At least 2 dead after police open fire amid raging India protests
At least two people are dead after police opened fire at a demonstration, an official said Thursday, as fresh protests erupted across India against a contentious citizenship law that critics say is anti-Muslim.
The men, aged 23 and 49, "died in police firing during the protests", Qadir Shah, a spokesman for the deputy commissioner of the southern city of Mangalore, told AFP, adding that authorities had imposed a curfew some areas.

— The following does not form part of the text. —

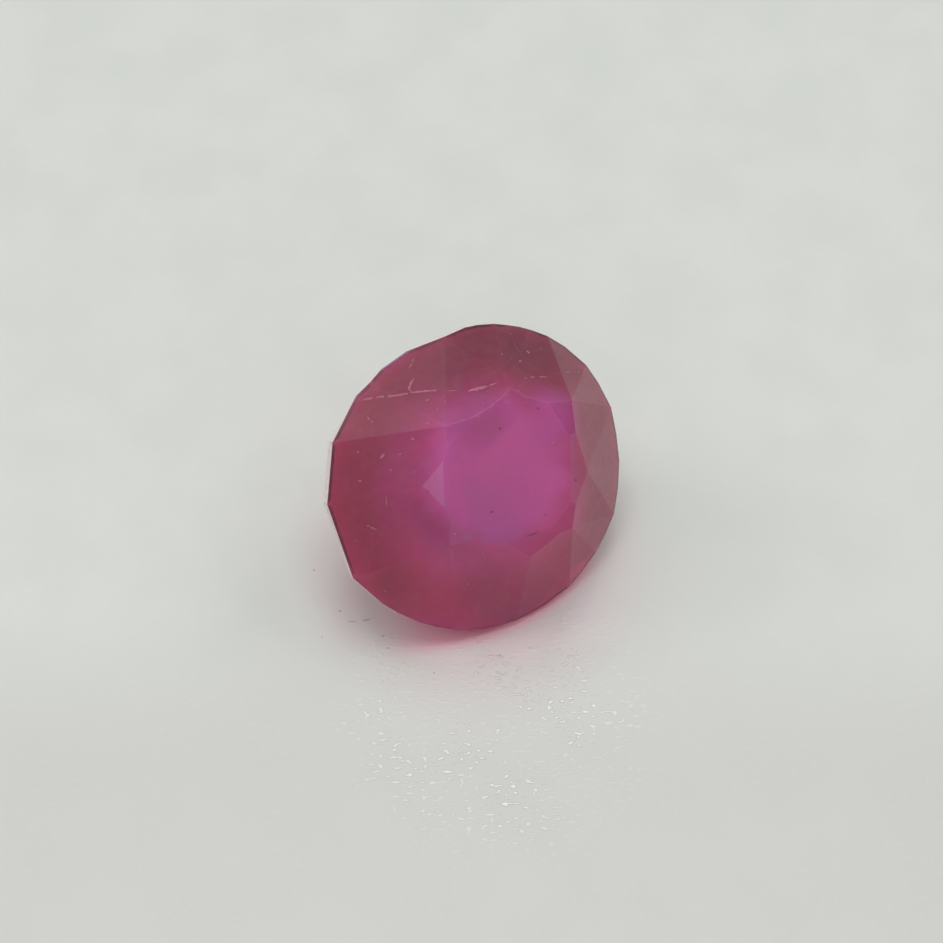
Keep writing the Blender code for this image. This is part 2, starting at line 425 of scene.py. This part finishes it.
class Net:
    """A material's nodes, added and joined with few words."""

    def __init__(self, name):
        self.material = bpy.data.materials.new(name)
        self.material.use_nodes = True
        self.tree = self.material.node_tree
        self.shader = self.tree.nodes["Principled BSDF"]
        self.output = self.tree.nodes["Material Output"]

    def add(self, kind, **settings):
        node = self.tree.nodes.new("ShaderNode" + kind)
        for name, value in settings.items():
            setattr(node, name, value)
        return node

    def join(self, source, target):
        self.tree.links.new(source, target)

    def feed(self, value, socket):
        """Set a socket to a number or colour, or join it to another node's output."""
        if isinstance(value, (int, float, tuple)):
            socket.default_value = value
        else:
            self.join(value, socket)

    def set(self, **values):
        """Constant values on the shader's own sockets, named with _ for each space."""
        for name, value in values.items():
            self.shader.inputs[name.replace("_", " ")].default_value = value

    def place(self):
        return self.add("TexCoord").outputs["Object"]

    def vector_maths(self, operation, vector, other):
        node = self.add("VectorMath", operation=operation)
        self.join(vector, node.inputs[0])
        node.inputs[1].default_value = other
        return node

    def shifted(self, vector, offset):
        return self.vector_maths("SUBTRACT", vector, offset).outputs["Vector"]

    def scaled(self, vector, factors):
        return self.vector_maths("MULTIPLY", vector, factors).outputs["Vector"]

    def dot(self, vector, way):
        return self.vector_maths("DOT_PRODUCT", vector, way).outputs["Value"]

    def distance(self, vector, middle_point):
        node = self.add("VectorMath", operation="LENGTH")
        self.join(self.shifted(vector, middle_point), node.inputs[0])
        return node.outputs["Value"]

    def maths(self, operation, first, second):
        node = self.add("Math", operation=operation)
        self.feed(first, node.inputs[0])
        self.feed(second, node.inputs[1])
        return node.outputs["Value"]

    def product(self, first, *others):
        for other in others:
            first = self.maths("MULTIPLY", first, other)
        return first

    def rest_of(self, share):
        """What a share leaves of the whole."""
        return self.maths("SUBTRACT", 1.0, share)

    def ramp(self, value, start, end, low=0.0, high=1.0):
        node = self.add("MapRange", interpolation_type="SMOOTHSTEP")
        self.join(value, node.inputs["Value"])
        for name, number in (("From Min", start), ("From Max", end), ("To Min", low), ("To Max", high)):
            node.inputs[name].default_value = number
        return node.outputs["Result"]

    def noise(self, vector, size, detail=3.0, roughness=0.5):
        """Clouds whose lumps are about this size in metres."""
        node = self.add("TexNoise")
        self.join(vector, node.inputs["Vector"])
        node.inputs["Scale"].default_value = 1.0 / size
        node.inputs["Detail"].default_value = detail
        node.inputs["Roughness"].default_value = roughness
        return node.outputs["Fac"]

    def blend(self, factor, first, second):
        node = self.add("Mix", data_type="RGBA", blend_type="MIX")
        self.join(factor, node.inputs["Factor"])
        self.feed(first, node.inputs[6])
        self.feed(second, node.inputs[7])
        return node.outputs[2]

    def mark(self, name):
        return self.add("Attribute", attribute_name=name).outputs["Fac"]

    def bump(self, height, depth, strength, after=None):
        node = self.add("Bump")
        self.join(height, node.inputs["Height"])
        node.inputs["Distance"].default_value = depth
        node.inputs["Strength"].default_value = strength
        if after is not None:
            self.join(after, node.inputs["Normal"])
        return node.outputs["Normal"]

    def crown_depth(self, place):
        """The height above the table's plane, negative in the stone."""
        return self.dot(self.shifted(place, table_middle), table_normal)


def colour_with_painted_light_and_shade(net, place, clouds, back_to_front):
    """Purple heart under the table, the stone's own colour brightened by painted light coming through the
    table, spreading softly and unevenly into the red crown, which is painted darker at the back and towards
    the sides as shade.
    """
    uneven = net.product(net.maths("SUBTRACT", clouds, 0.5), CLOUD_SPREAD)
    reach = net.maths("ADD", net.distance(place, table_middle + HEART_OFFSET), uneven)
    spread = net.maths("ADD", net.distance(place, table_middle + HALO_OFFSET), uneven)
    # painted light: the halo is pinker and brighter low down
    halo = net.blend(net.ramp(net.dot(place, UP), *HALO_RISE), HALO_LIT_LOW_COLOUR, HALO_COLOUR)
    # the heart: the stone's own purple, brightened by painted light coming through the table
    purple = net.blend(net.ramp(reach, *HEART_FADE), LIT_HEART_COLOUR, halo)
    # painted shade: the crown is darker at the back than at the front
    crown = net.blend(back_to_front, BACK_SHADE_COLOUR, FRONT_COLOUR)
    # painted shade: the crown is darker towards its left and right sides
    left_side = net.ramp(net.dot(place, LEFT), *LEFT_SIDE_FADE, 0.0, LEFT_SIDE_SHARE)
    right_side = net.ramp(net.dot(place, RIGHT), *RIGHT_SIDE_FADE, 0.0, RIGHT_SIDE_SHARE)
    crown = net.blend(left_side, crown, SIDE_SHADE_COLOUR)
    crown = net.blend(right_side, crown, SIDE_SHADE_COLOUR)
    body = net.blend(net.ramp(spread, *HALO_FADE), purple, crown)

    # the purple blooms towards the table's far right corner and is duller at its far left one
    bloom = net.distance(place, on_stone(*BLOOM_PIXEL)[0])
    body = net.blend(net.ramp(bloom, *BLOOM_FADE, BLOOM_SHARE, 0.0), body, BLOOM_COLOUR)
    dusk = net.distance(place, on_stone(*DUSK_PIXEL)[0])
    return net.blend(net.ramp(dusk, *DUSK_FADE, DUSK_SHARE, 0.0), body, DUSK_COLOUR)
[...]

Another man taken to the King George's Medical University Trauma Centre in Lucknow in the northern state of Uttar Pradesh with a gunshot injury died soon after, a hospital source told AFP. His death has not been confirmed by local police.
Four others were being treated at a hospital in Mangalore "with bullet injuries following the clashes", a district medical officer told AFP.
Shah said police fired their weapons after some 200 demonstrators refused to stop their march. "They marched towards the busiest area of Mangalaru. This led to lathi (big, wooden sticks) charge. Then the tear gas was fired. When the protestors still didn't stop, the police had to open fire after that," he said, using an alternate name for the city.
Security forces and protesters had clashed in Uttar Pradesh, Gujarat and Karnataka states, while elsewhere police bundled demonstrators onto buses, shuttered Delhi metro stations and cut cellphone access in some areas. The protests were sparked by a new law easing citizenship rules for people fleeing persecution from three neighbouring countries but not Muslims, stoking accusations at home and abroad that Modi wants to reshape India as a Hindu nation, which he denies.
Seven months after Modi swept to a second term, the past week has seen six people killed, dozens injured and on Thursday, authorities banned gatherings across swathes of the world's biggest democracy that together are home to hundreds of millions of people.
Fresh violence erupted in Samhbal, Uttar Pradesh, where hundreds of protesters set fire to vehicles and threw stones at security forces who responded with tear gas, local police chief Yamuna Prasad told AFP.